_Stated problem_
Reproduce all of the data word for word.

▽

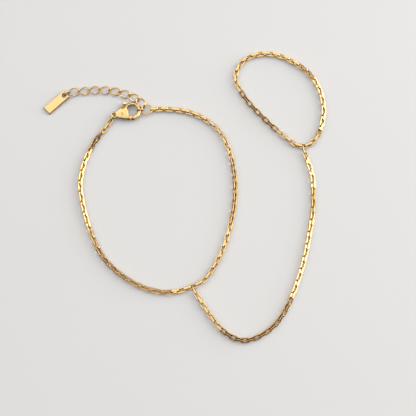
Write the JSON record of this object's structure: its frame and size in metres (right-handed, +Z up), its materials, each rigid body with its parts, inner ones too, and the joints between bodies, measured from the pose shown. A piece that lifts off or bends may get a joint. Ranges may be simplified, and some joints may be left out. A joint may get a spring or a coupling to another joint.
{
  "type": "hand chain bracelet",
  "caption": "Hand chain bracelet of fine flat-wire links: a clasped wrist chain with an extender and tag, a strand along the back of the hand, and a finger loop.",
  "frame": {"origin": "on the table, under the middle of the bracelet's outline as it lies", "axes": "+X to the right of the picture, +Y away from the viewer, +Z up from the table"},
  "size_m": [0.0873, 0.091, 0.0023],
  "materials": {
    "gold_chain": "gold plated, polished",
    "polished_gold": "gold plated, high polish"
  },
  "bodies": {
    "bracelet": {"wrist_chain": "gold_chain", "hand_chain": "gold_chain", "finger_chain": "gold_chain", "wrist_joining_link": "gold_chain", "finger_joining_link": "gold_chain", "end_ring": "polished_gold", "catch_ring": "gold_chain", "clasp_tail_ring": "gold_chain", "clasp_body": "polished_gold", "clasp_rivet": "gold_chain", "extender_link_1": "gold_chain", "extender_link_2": "gold_chain", "extender_link_3": "gold_chain", "extender_link_4": "gold_chain", "extender_link_5": "gold_chain", "extender_link_6": "gold_chain", "extender_link_7": "gold_chain", "extender_link_8": "gold_chain", "tag_ring": "gold_chain", "tag": "polished_gold"},
    "lever": {"clasp_lever": "polished_gold"}
  },
  "joints": [
    {"name": "lever_pivot", "type": "hinge", "parent": "bracelet", "child": "lever", "pos_m": [-0.01945, 0.02423, 0.00115], "axis": [0, 0, 1], "range_deg": [0, 20], "stiffness_Nm_per_rad": 0.001, "springref_deg": -28.65}
  ]
}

△

_Task result_
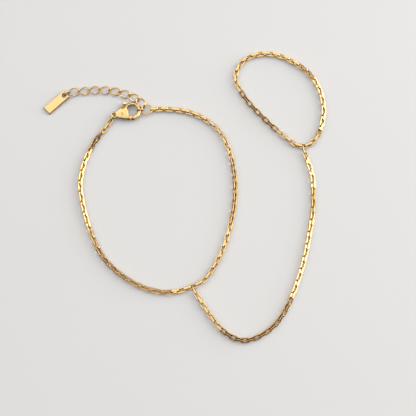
Write the JSON record of this object's structure: its frame and size in metres (right-handed, +Z up), its materials, each rigid body with its parts, inner ones too, and the joints between bodies, measured from the pose shown. A piece that lifts off or bends may get a joint. Ranges may be simplified, and some joints may be left out. A joint may get a spring or a coupling to another joint.
{
  "type": "hand chain bracelet",
  "caption": "Hand chain bracelet of fine flat-wire links: a clasped wrist chain with an extender and tag, a strand along the back of the hand, and a finger loop.",
  "frame": {"origin": "on the table, under the middle of the bracelet's outline as it lies", "axes": "+X to the right of the picture, +Y away from the viewer, +Z up from the table"},
  "size_m": [0.0873, 0.091, 0.0023],
  "materials": {
    "gold_chain": "gold plated, polished",
    "polished_gold": "gold plated, high polish"
  },
  "bodies": {
    "bracelet": {"wrist_chain": "gold_chain", "hand_chain": "gold_chain", "finger_chain": "gold_chain", "wrist_joining_link": "gold_chain", "finger_joining_link": "gold_chain", "end_ring": "polished_gold", "catch_ring": "gold_chain", "clasp_tail_ring": "gold_chain", "clasp_body": "polished_gold", "clasp_rivet": "gold_chain", "extender_link_1": "gold_chain", "extender_link_2": "gold_chain", "extender_link_3": "gold_chain", "extender_link_4": "gold_chain", "extender_link_5": "gold_chain", "extender_link_6": "gold_chain", "extender_link_7": "gold_chain", "extender_link_8": "gold_chain", "tag_ring": "gold_chain", "tag": "polished_gold"},
    "lever": {"clasp_lever": "polished_gold"}
  },
  "joints": [
    {"name": "lever_pivot", "type": "hinge", "parent": "bracelet", "child": "lever", "pos_m": [-0.01945, 0.02423, 0.00115], "axis": [0, 0, 1], "range_deg": [0, 20], "stiffness_Nm_per_rad": 0.001, "springref_deg": -28.65}
  ]
}